» **Task requirements**
Search the records below for the word "this". Pull out each line that has it.

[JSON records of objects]

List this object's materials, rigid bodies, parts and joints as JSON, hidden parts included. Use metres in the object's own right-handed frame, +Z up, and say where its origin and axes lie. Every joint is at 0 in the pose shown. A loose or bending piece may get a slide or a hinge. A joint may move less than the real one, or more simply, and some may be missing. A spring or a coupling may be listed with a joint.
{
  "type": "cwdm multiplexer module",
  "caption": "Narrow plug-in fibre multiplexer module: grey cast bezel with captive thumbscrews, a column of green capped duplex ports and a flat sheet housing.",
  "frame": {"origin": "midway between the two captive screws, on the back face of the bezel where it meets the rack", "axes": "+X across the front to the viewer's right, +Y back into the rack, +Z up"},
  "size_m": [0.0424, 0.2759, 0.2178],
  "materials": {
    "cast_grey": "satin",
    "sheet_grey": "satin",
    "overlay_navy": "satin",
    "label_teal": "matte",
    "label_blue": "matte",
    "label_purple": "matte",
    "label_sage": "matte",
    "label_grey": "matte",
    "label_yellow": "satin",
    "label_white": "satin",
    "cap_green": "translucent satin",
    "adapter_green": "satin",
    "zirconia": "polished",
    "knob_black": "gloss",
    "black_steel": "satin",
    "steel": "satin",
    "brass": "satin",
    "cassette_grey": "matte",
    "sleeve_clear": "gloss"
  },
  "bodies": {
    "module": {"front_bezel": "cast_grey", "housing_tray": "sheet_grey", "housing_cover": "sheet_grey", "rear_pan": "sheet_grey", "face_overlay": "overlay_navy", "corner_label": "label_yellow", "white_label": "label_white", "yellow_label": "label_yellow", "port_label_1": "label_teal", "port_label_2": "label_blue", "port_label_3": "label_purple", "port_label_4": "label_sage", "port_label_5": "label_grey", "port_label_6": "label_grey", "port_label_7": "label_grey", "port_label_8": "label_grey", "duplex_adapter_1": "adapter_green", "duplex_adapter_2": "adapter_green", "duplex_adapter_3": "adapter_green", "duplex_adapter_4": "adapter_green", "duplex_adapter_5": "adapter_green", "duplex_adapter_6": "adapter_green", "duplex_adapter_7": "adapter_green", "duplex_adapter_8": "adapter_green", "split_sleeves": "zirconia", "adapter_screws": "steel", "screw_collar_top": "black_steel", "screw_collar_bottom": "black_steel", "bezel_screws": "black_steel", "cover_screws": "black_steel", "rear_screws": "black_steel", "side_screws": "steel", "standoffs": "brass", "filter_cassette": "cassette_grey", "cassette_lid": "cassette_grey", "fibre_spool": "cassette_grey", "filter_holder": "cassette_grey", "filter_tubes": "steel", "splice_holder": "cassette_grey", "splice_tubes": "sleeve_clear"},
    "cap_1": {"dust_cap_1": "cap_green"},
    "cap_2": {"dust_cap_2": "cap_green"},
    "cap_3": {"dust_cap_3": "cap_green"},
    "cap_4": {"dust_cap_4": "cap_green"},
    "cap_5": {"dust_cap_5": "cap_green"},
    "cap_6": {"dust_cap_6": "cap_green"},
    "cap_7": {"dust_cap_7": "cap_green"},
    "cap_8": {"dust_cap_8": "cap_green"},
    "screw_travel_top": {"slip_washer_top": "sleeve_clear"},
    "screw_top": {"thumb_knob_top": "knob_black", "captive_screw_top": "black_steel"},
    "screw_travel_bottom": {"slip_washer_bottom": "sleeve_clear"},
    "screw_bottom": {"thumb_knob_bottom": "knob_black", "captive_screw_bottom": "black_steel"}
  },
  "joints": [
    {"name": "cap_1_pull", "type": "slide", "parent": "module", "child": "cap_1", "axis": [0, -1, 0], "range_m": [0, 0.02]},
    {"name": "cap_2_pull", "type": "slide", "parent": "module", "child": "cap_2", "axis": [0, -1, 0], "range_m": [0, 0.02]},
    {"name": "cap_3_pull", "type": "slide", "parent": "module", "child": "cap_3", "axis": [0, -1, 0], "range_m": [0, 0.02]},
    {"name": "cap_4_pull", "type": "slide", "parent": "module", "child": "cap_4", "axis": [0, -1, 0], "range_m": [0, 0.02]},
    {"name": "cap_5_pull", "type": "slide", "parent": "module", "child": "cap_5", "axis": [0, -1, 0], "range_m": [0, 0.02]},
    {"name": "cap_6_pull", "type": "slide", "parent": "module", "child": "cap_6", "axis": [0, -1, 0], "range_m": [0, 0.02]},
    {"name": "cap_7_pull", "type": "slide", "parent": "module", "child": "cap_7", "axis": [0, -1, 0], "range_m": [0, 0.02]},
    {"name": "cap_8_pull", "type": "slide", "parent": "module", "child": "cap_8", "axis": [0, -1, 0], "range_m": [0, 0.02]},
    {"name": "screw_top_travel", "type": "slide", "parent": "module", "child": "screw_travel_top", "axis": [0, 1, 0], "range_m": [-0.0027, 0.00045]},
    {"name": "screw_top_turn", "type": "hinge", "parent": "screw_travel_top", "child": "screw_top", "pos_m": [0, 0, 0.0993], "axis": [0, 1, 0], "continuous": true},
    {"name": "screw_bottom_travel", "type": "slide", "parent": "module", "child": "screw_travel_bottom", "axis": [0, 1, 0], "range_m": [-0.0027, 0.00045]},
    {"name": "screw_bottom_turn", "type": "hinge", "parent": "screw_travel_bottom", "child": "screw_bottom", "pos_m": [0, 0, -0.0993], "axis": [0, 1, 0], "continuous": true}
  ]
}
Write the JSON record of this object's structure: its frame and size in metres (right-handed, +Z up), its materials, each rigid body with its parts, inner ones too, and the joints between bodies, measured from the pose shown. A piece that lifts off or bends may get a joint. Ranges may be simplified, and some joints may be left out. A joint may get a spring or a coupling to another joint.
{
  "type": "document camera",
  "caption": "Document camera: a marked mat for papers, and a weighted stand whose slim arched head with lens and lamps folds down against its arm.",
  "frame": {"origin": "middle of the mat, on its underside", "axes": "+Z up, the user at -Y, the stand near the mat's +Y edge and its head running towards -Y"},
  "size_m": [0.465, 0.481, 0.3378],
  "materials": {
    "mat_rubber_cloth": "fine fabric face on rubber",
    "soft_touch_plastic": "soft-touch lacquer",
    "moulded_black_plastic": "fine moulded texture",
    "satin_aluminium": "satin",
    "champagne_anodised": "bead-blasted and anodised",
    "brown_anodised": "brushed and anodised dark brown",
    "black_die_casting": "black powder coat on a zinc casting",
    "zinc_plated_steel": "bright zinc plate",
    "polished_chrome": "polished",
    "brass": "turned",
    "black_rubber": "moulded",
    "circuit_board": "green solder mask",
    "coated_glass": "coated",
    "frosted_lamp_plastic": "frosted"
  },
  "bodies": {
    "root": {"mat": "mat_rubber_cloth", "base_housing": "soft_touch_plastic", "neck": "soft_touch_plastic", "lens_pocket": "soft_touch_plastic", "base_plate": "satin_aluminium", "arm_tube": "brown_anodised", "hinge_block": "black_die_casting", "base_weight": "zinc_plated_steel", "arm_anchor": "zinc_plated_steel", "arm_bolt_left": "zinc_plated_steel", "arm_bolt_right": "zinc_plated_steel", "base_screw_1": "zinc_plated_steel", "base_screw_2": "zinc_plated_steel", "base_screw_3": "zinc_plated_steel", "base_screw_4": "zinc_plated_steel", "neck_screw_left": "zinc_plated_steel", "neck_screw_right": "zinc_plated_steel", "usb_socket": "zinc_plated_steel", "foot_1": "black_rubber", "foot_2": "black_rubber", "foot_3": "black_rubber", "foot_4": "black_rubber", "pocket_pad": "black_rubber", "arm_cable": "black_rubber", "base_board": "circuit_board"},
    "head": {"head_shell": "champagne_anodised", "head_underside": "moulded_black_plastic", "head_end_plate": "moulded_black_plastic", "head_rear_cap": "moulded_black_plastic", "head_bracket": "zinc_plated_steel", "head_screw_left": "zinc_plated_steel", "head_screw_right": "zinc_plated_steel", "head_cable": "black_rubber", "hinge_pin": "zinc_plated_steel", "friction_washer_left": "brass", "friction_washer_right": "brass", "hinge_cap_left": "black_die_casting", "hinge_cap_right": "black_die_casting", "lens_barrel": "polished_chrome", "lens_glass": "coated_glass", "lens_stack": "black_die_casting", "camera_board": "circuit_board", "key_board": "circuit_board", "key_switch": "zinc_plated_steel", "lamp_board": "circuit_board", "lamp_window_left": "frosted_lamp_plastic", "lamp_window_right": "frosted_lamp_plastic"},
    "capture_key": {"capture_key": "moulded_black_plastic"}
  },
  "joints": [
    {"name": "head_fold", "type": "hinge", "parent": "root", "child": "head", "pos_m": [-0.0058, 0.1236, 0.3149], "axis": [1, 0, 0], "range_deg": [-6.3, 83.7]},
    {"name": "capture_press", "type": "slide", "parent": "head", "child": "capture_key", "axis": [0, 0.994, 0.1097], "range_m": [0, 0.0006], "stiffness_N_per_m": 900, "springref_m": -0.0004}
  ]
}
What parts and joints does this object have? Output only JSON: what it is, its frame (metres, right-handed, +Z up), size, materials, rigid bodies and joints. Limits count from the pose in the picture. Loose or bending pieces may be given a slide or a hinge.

» **Full solution**
List this object's materials, rigid bodies, parts and joints as JSON, hidden parts included. Use metres in the object's own right-handed frame, +Z up, and say where its origin and axes lie. Every joint is at 0 in the pose shown. A loose or bending piece may get a slide or a hinge. A joint may move less than the real one, or more simply, and some may be missing. A spring or a coupling may be listed with a joint.
Write the JSON record of this object's structure: its frame and size in metres (right-handed, +Z up), its materials, each rigid body with its parts, inner ones too, and the joints between bodies, measured from the pose shown. A piece that lifts off or bends may get a joint. Ranges may be simplified, and some joints may be left out. A joint may get a spring or a coupling to another joint.
What parts and joints does this object have? Output only JSON: what it is, its frame (metres, right-handed, +Z up), size, materials, rigid bodies and joints. Limits count from the pose in the picture. Loose or bending pieces may be given a slide or a hinge.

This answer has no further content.